> _RECORDED DATA_:
* Start *
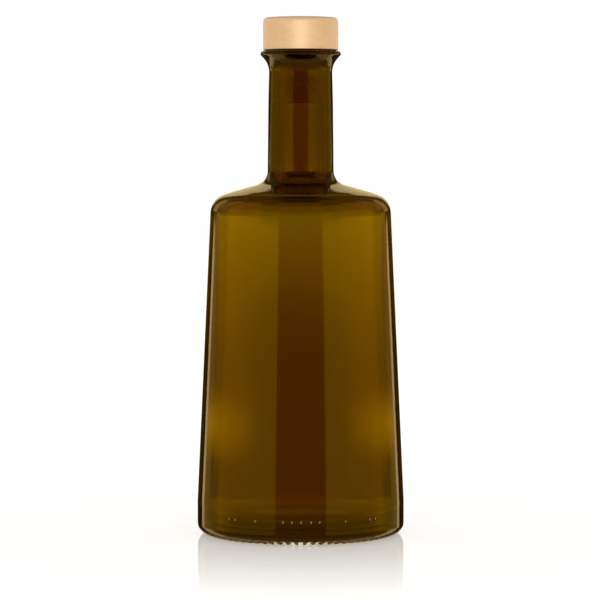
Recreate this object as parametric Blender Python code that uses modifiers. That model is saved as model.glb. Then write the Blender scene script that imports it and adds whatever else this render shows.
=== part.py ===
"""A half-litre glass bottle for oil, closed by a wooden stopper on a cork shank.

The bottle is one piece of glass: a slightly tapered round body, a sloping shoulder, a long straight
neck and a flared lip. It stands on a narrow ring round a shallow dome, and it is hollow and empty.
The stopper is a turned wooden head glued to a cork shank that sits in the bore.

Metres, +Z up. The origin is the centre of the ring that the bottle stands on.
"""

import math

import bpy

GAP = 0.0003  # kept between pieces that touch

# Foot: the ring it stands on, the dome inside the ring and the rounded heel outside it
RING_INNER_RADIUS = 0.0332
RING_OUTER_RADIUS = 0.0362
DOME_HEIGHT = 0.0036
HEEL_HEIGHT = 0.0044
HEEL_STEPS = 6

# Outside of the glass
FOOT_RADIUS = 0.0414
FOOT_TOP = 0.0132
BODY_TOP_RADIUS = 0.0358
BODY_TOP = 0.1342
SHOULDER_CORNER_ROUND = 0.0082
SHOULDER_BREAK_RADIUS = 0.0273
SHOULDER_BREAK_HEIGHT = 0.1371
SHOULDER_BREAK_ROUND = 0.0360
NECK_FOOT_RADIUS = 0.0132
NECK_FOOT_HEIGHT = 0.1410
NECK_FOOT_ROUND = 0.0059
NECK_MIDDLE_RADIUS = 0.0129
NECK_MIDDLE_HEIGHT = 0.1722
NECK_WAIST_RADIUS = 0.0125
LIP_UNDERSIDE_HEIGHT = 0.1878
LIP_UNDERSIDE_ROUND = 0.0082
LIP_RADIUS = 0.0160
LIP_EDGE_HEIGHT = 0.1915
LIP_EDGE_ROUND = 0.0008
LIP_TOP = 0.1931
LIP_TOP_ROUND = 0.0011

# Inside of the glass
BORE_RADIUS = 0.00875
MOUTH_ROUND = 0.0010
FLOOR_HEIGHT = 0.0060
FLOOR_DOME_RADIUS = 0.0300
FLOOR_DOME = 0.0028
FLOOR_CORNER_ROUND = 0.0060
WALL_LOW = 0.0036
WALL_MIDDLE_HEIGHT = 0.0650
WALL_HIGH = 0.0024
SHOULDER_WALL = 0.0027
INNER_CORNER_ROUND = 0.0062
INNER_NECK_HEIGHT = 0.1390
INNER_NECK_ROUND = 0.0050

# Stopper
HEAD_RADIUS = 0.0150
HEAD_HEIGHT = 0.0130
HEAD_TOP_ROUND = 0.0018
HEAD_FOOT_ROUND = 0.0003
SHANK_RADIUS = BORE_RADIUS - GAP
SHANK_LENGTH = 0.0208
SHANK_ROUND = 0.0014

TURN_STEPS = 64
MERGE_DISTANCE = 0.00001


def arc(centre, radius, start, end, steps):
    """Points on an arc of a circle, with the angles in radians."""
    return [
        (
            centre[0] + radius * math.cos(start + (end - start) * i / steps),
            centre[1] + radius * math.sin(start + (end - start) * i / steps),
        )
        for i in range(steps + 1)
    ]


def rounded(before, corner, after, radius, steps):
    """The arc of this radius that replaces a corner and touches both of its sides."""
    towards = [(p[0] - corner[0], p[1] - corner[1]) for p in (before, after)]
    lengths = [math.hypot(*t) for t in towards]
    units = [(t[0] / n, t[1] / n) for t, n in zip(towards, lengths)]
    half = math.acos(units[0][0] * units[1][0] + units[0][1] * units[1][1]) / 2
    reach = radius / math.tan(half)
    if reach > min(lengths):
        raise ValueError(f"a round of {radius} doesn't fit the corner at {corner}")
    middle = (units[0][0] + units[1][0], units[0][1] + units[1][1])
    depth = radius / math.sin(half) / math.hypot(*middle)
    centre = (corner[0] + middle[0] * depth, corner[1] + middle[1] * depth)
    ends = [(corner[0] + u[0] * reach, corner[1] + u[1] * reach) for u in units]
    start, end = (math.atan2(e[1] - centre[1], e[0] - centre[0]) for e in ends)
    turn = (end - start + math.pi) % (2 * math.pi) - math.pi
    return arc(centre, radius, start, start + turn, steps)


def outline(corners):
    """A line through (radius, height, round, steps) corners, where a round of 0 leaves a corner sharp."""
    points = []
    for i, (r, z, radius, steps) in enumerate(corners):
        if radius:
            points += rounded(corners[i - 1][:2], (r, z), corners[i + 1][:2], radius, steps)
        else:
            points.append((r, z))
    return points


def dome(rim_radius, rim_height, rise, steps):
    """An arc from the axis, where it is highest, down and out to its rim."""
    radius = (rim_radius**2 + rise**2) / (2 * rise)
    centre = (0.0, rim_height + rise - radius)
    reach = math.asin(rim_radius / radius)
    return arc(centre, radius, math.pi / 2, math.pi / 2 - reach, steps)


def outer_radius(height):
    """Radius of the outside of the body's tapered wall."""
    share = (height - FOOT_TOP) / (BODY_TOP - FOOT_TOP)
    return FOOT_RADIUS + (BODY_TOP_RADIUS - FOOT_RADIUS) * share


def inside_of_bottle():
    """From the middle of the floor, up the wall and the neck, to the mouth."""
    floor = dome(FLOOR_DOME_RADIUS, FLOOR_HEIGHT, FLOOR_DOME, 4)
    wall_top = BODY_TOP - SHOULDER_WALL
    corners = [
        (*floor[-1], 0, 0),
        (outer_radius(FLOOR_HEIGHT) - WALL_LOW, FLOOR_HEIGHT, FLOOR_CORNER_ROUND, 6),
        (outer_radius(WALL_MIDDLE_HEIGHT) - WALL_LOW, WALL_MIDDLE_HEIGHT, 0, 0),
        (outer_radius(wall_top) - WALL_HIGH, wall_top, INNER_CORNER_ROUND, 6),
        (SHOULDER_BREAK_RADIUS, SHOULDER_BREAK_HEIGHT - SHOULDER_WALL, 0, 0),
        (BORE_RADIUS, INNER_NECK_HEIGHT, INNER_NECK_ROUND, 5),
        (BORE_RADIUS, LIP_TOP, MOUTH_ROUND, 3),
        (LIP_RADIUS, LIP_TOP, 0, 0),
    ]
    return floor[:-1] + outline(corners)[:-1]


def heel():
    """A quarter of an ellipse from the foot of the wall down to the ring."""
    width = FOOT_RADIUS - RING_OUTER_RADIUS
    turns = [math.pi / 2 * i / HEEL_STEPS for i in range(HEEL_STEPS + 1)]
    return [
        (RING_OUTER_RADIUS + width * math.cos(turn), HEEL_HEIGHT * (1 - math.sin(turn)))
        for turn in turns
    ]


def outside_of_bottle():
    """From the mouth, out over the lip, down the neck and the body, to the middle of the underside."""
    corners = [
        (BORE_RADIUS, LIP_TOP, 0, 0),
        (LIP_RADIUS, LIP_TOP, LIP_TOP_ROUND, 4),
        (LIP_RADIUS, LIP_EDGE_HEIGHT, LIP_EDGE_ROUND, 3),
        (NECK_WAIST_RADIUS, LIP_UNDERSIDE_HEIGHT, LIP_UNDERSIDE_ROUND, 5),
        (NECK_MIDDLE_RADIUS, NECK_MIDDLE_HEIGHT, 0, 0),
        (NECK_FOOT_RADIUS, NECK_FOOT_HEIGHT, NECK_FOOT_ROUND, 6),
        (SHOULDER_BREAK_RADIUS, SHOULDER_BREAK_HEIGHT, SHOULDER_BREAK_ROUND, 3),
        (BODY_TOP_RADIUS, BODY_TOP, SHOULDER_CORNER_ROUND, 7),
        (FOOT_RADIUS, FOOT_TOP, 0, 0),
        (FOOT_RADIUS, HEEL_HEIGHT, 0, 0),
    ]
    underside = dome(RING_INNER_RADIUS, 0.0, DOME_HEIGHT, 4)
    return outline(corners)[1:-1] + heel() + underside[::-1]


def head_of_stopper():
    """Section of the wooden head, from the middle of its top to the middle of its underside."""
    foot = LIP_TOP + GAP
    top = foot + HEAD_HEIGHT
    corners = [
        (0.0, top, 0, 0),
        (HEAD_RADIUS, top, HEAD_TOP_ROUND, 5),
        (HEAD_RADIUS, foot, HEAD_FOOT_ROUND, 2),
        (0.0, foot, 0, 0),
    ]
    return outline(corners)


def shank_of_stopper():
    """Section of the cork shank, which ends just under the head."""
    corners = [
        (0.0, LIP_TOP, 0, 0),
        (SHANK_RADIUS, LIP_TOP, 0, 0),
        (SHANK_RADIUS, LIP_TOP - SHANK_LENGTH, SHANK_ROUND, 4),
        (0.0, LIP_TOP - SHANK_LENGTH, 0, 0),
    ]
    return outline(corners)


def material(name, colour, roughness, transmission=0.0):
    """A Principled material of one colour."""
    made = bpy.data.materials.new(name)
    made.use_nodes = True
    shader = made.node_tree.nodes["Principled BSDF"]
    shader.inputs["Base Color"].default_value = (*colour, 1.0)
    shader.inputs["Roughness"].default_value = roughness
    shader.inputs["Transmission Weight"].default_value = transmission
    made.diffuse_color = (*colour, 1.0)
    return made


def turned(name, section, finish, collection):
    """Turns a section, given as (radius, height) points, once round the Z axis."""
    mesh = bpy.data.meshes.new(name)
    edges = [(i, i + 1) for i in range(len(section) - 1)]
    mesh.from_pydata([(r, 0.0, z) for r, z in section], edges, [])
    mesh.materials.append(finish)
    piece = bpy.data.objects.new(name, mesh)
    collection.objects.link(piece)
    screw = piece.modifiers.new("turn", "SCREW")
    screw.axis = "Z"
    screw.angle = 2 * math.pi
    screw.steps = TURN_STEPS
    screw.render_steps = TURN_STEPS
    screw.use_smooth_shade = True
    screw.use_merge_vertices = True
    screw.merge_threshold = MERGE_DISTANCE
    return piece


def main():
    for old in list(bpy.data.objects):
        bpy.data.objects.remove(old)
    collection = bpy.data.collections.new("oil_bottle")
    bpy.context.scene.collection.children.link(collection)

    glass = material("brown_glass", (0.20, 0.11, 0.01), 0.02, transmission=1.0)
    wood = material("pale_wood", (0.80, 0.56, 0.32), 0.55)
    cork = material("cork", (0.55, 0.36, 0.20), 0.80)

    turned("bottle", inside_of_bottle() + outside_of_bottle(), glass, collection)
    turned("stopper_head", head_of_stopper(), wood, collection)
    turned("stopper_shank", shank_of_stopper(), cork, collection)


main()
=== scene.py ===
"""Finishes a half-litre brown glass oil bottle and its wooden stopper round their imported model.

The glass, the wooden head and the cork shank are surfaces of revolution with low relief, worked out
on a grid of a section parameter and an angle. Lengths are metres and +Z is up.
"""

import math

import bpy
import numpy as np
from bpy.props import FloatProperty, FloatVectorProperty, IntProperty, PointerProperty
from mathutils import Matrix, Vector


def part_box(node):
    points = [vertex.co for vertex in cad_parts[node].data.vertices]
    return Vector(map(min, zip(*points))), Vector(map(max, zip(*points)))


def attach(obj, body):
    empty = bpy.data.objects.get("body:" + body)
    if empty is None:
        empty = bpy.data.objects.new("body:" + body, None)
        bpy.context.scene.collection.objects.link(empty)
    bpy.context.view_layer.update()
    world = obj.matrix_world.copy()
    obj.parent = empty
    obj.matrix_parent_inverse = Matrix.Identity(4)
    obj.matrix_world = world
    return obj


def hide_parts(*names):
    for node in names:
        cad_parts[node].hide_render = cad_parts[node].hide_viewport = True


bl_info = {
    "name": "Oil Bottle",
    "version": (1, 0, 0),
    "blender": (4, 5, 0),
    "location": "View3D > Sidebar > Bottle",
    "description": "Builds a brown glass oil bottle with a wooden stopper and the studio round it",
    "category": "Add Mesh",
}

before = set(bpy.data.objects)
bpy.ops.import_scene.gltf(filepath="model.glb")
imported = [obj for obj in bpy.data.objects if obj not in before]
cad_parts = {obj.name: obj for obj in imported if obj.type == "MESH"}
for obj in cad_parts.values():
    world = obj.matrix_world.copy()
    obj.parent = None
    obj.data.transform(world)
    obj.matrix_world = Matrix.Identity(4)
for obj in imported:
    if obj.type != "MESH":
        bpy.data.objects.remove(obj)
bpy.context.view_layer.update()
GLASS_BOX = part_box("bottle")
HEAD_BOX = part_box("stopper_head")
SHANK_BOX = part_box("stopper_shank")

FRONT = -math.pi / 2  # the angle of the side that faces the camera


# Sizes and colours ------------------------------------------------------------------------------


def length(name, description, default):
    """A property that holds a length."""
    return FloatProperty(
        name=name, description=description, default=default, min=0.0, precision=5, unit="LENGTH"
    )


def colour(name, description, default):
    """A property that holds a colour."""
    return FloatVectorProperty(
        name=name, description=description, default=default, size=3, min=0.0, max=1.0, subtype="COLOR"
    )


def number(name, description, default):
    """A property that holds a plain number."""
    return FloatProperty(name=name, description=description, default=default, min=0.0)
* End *
> _WHAT THE EXERCISE ASKS_:
Each line from the line with "outside_of_bottle(), glass, collection)" to the line with "obj.matrix_world = Matrix.Identity(4)" is to be echoed exactly; both boundary lines are included, and nothing else is to be output.

> _EXERCISE RESULT_:
    turned("bottle", inside_of_bottle() + outside_of_bottle(), glass, collection)
    turned("stopper_head", head_of_stopper(), wood, collection)
    turned("stopper_shank", shank_of_stopper(), cork, collection)


main()
=== scene.py ===
"""Finishes a half-litre brown glass oil bottle and its wooden stopper round their imported model.

The glass, the wooden head and the cork shank are surfaces of revolution with low relief, worked out
on a grid of a section parameter and an angle. Lengths are metres and +Z is up.
"""

import math

import bpy
import numpy as np
from bpy.props import FloatProperty, FloatVectorProperty, IntProperty, PointerProperty
from mathutils import Matrix, Vector


def part_box(node):
    points = [vertex.co for vertex in cad_parts[node].data.vertices]
    return Vector(map(min, zip(*points))), Vector(map(max, zip(*points)))


def attach(obj, body):
    empty = bpy.data.objects.get("body:" + body)
    if empty is None:
        empty = bpy.data.objects.new("body:" + body, None)
        bpy.context.scene.collection.objects.link(empty)
    bpy.context.view_layer.update()
    world = obj.matrix_world.copy()
    obj.parent = empty
    obj.matrix_parent_inverse = Matrix.Identity(4)
    obj.matrix_world = world
    return obj


def hide_parts(*names):
    for node in names:
        cad_parts[node].hide_render = cad_parts[node].hide_viewport = True


bl_info = {
    "name": "Oil Bottle",
    "version": (1, 0, 0),
    "blender": (4, 5, 0),
    "location": "View3D > Sidebar > Bottle",
    "description": "Builds a brown glass oil bottle with a wooden stopper and the studio round it",
    "category": "Add Mesh",
}

before = set(bpy.data.objects)
bpy.ops.import_scene.gltf(filepath="model.glb")
imported = [obj for obj in bpy.data.objects if obj not in before]
cad_parts = {obj.name: obj for obj in imported if obj.type == "MESH"}
for obj in cad_parts.values():
    world = obj.matrix_world.copy()
    obj.parent = None
    obj.data.transform(world)
    obj.matrix_world = Matrix.Identity(4)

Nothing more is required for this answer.